Ziv Bar-Joseph, a computational biologist at the University of Carnegie Mellon, and his team have found 100 genes that have an abnormal activation pattern in cancer cells.
Unlike various other cancer studies that seek to identify "missing" genes that might cause cancer, the new study suggests that genes can contribute to cancer in less obvious ways.
"What we see is that there are many genes that are present and yet still involved in cancer because they are not activated, or expressed, in the way they normally are," said co-lead author Itamar Simon, a molecular biologist at Hebrew University Medical School in Israel.
The genes that have been found to be deregulated in cancer include certain genes like PER2 and HOXA9, which have already been associated with cancer.

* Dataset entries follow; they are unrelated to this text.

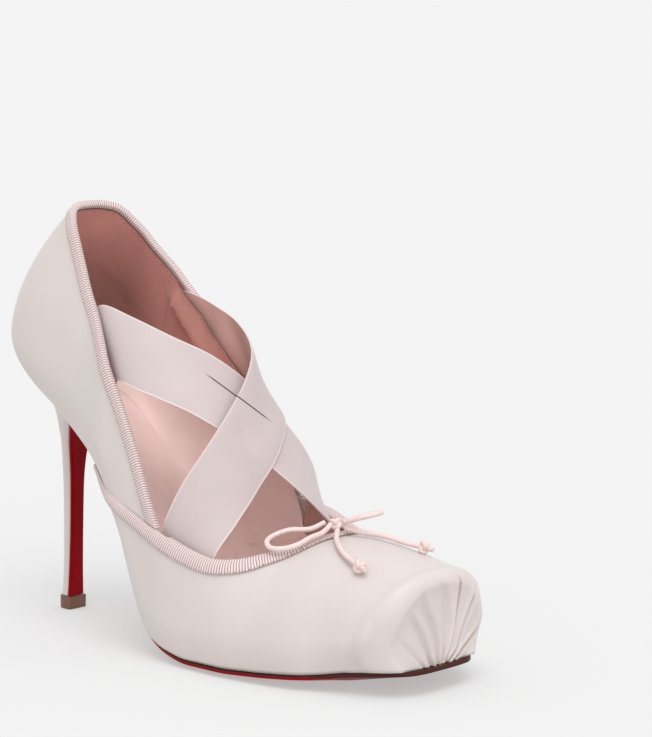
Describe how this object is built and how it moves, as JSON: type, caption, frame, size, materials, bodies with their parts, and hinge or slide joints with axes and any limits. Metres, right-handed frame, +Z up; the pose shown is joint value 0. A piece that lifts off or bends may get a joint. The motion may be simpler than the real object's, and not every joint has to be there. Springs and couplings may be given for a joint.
{
  "type": "pump shoe",
  "caption": "Right high-heeled pump with a pleated square toe, a low cut waist, crossed elastic straps, a ribbed binding and a small cord bow.",
  "frame": {"origin": "centre of the top lift's ground face", "axes": "+X from heel to toe, +Y to the wearer's left (the inner side of this right shoe), +Z up; the ground is Z = 0"},
  "size_m": [0.2104, 0.0786, 0.1601],
  "materials": {
    "satin": "satin",
    "red_sole": "smooth, semi-gloss",
    "lining": "matte",
    "heel_tip": "matte",
    "binding": "ribbed ribbon",
    "elastic": "woven elastic"
  },
  "bodies": {
    "root": {"upper": "satin", "outsole": "red_sole", "insole": "lining", "heel": "satin", "top_lift": "heel_tip", "collar_binding": "binding", "vamp_binding": "binding", "strap_under": "elastic", "strap_over": "elastic", "bow_knot": "satin", "bow_loop_outer": "satin", "bow_loop_inner": "satin", "bow_tail_outer": "satin", "bow_tail_inner": "satin", "bow_end_outer": "satin", "bow_end_inner": "satin"}
  },
  "joints": []
}
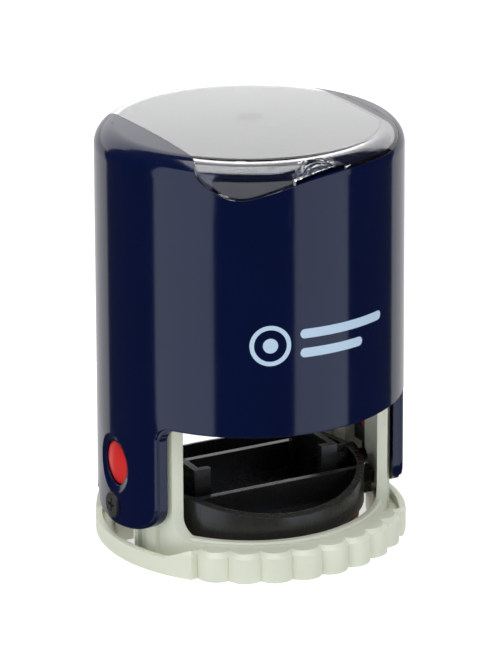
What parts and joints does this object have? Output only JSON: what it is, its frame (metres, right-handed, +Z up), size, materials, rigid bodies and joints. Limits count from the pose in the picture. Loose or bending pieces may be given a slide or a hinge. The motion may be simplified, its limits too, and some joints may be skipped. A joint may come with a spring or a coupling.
{
  "type": "self inking stamp",
  "caption": "Round self-inking hand stamp: sprung housing slides over a ring-footed frame and half-turns a die carrier between ink pad and paper.",
  "frame": {"origin": "centre of the base ring, on the surface that the stamp stands on", "axes": "+Z up along the stroke, +X along the axle of the die carrier, -Y towards the front with the low end of the index window at its left"},
  "size_m": [0.0572, 0.057, 0.0781],
  "materials": {
    "frame_plastic": "satin moulded, pale grey-green",
    "housing_plastic": "high gloss, navy",
    "clear_plastic": "clear polished plastic",
    "black_plastic": "satin moulded, black",
    "red_plastic": "semi-gloss, red",
    "card": "coated card, light grey",
    "pad_felt": "inked felt",
    "foam": "adhesive foam",
    "die_rubber": "engraved rubber",
    "spring_steel": "drawn spring wire"
  },
  "bodies": {
    "frame": {"base_frame": "frame_plastic", "frame_crown": "frame_plastic", "ink_pad_tray": "black_plastic", "ink_pad": "pad_felt"},
    "spring_end": {"return_spring": "spring_steel"},
    "housing": {"housing": "housing_plastic", "index_window": "clear_plastic", "index_card": "card", "spring_plunger": "black_plastic", "left_axle_pin": "black_plastic", "right_axle_pin": "black_plastic"},
    "carrier": {"die_carrier": "black_plastic", "die_foam": "foam", "rubber_die": "die_rubber"},
    "left_button": {"left_lock_button": "red_plastic", "left_button_keeper": "black_plastic"},
    "right_button": {"right_lock_button": "red_plastic", "right_button_keeper": "black_plastic"}
  },
  "joints": [
    {"name": "end_travel", "type": "slide", "parent": "frame", "child": "spring_end", "axis": [0, 0, 1], "range_m": [-0.0015, 0.005], "deforming": ["return_spring"]},
    {"name": "turning_stroke", "type": "slide", "parent": "spring_end", "child": "housing", "axis": [0, 0, 1], "range_m": [0, 0.03], "deforming": ["return_spring"]},
    {"name": "carrier_turn", "type": "hinge", "parent": "housing", "child": "carrier", "pos_m": [0, 0, 0.0091], "axis": [1, 0, 0], "range_deg": [0, 180]},
    {"name": "left_button_slide", "type": "slide", "parent": "housing", "child": "left_button", "axis": [-1, 0, 0], "range_m": [0, 0.0012]},
    {"name": "right_button_slide", "type": "slide", "parent": "housing", "child": "right_button", "axis": [1, 0, 0], "range_m": [0, 0.0012]}
  ],
  "couplings": [
    {"joint": "carrier_turn", "follows": "turning_stroke", "rad_per_m": 104.72}
  ]
}
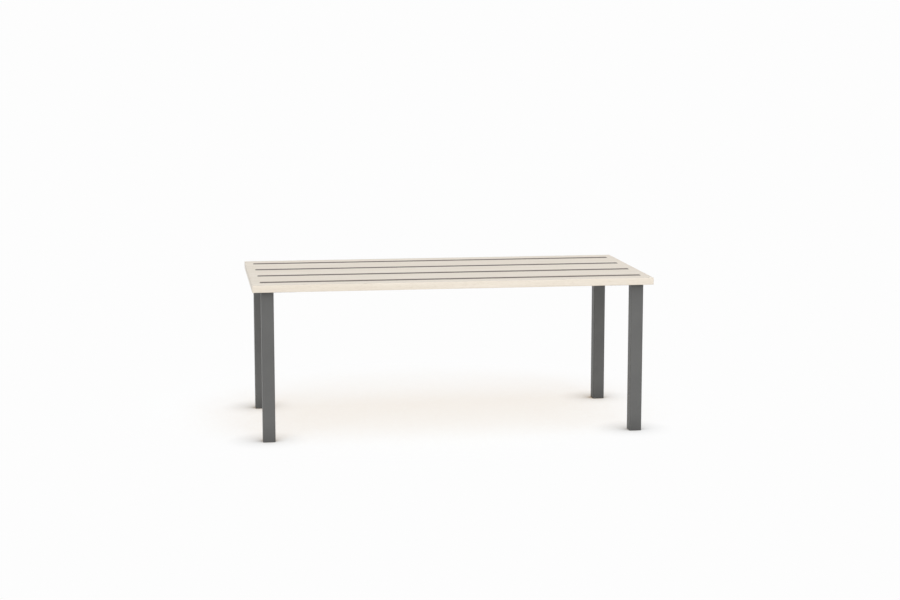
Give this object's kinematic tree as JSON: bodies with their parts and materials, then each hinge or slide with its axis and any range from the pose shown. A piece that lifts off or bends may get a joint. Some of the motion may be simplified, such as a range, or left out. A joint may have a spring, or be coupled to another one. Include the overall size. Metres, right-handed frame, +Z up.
{
  "type": "luggage bench",
  "caption": "Low free-standing luggage bench: flat laminated top with inlaid steel strips on straight square tube legs, screwed on by corner plates.",
  "frame": {"origin": "on the floor, under the middle of the top", "axes": "+X along the bench's length, +Y from the front to the back, +Z up"},
  "size_m": [1.145, 0.55, 0.45],
  "materials": {
    "laminate": "satin maple-look laminate",
    "edge_band": "satin maple-look edge band",
    "backing": "matt backing laminate",
    "core": "raw board",
    "strip": "dark grey powder coat, satin",
    "leg_paint": "dark grey powder coat, fine texture",
    "glide": "moulded, dark grey",
    "screw": "zinc plated"
  },
  "bodies": {
    "root": {"panel_core": "core", "top_laminate": "laminate", "backing_laminate": "backing", "edge_band_front": "edge_band", "edge_band_back": "edge_band", "edge_band_left": "edge_band", "edge_band_right": "edge_band", "luggage_strip_1": "strip", "luggage_strip_2": "strip", "luggage_strip_3": "strip", "luggage_strip_4": "strip", "leg_tube_front_left": "leg_paint", "leg_plate_front_left": "leg_paint", "leg_weld_front_left": "leg_paint", "leg_glide_front_left": "glide", "leg_screws_front_left": "screw", "leg_tube_front_right": "leg_paint", "leg_plate_front_right": "leg_paint", "leg_weld_front_right": "leg_paint", "leg_glide_front_right": "glide", "leg_screws_front_right": "screw", "leg_tube_back_right": "leg_paint", "leg_plate_back_right": "leg_paint", "leg_weld_back_right": "leg_paint", "leg_glide_back_right": "glide", "leg_screws_back_right": "screw", "leg_tube_back_left": "leg_paint", "leg_plate_back_left": "leg_paint", "leg_weld_back_left": "leg_paint", "leg_glide_back_left": "glide", "leg_screws_back_left": "screw"}
  },
  "joints": []
}
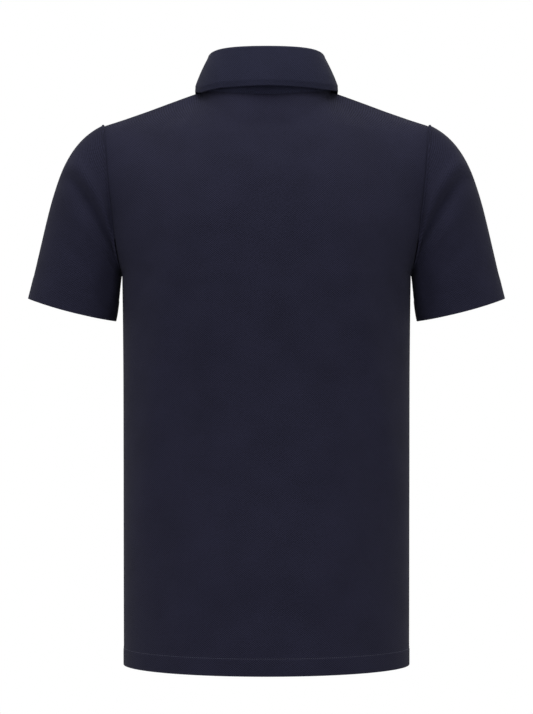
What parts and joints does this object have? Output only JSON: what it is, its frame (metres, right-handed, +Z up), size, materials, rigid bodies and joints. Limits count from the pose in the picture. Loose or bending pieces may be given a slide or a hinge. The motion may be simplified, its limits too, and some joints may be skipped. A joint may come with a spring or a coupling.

Most have not, including at least three genes responsible for repairing genetic mutations that occur as DNA is duplicated in the cell.
The failure of the DNA repair genes to cycle in cancer cells raises the possibility that some mutations associated with cancer may not cause cancer.
"Some of the mutations may be caused by the non-cycling genes, rather than the other way around," said Bar-Joseph, an assistant professor of computer science and machine learning in the School of Computer Science and a member of Carnegie Mellon's Lane Center for Computational Biology.
The researchers say that their study attains significance as it scientists will not have to research into thousands of genes from now on.
"These genes seem to be important, but we don't yet know which ones play key roles or might be targets for drug therapy. We have narrowed down the field of candidates. Instead of looking at thousands of genes, now we can concentrate on about 100," Simon said.
The finding has been reported in the online Early Edition of the Proceedings of the National Academy of Science.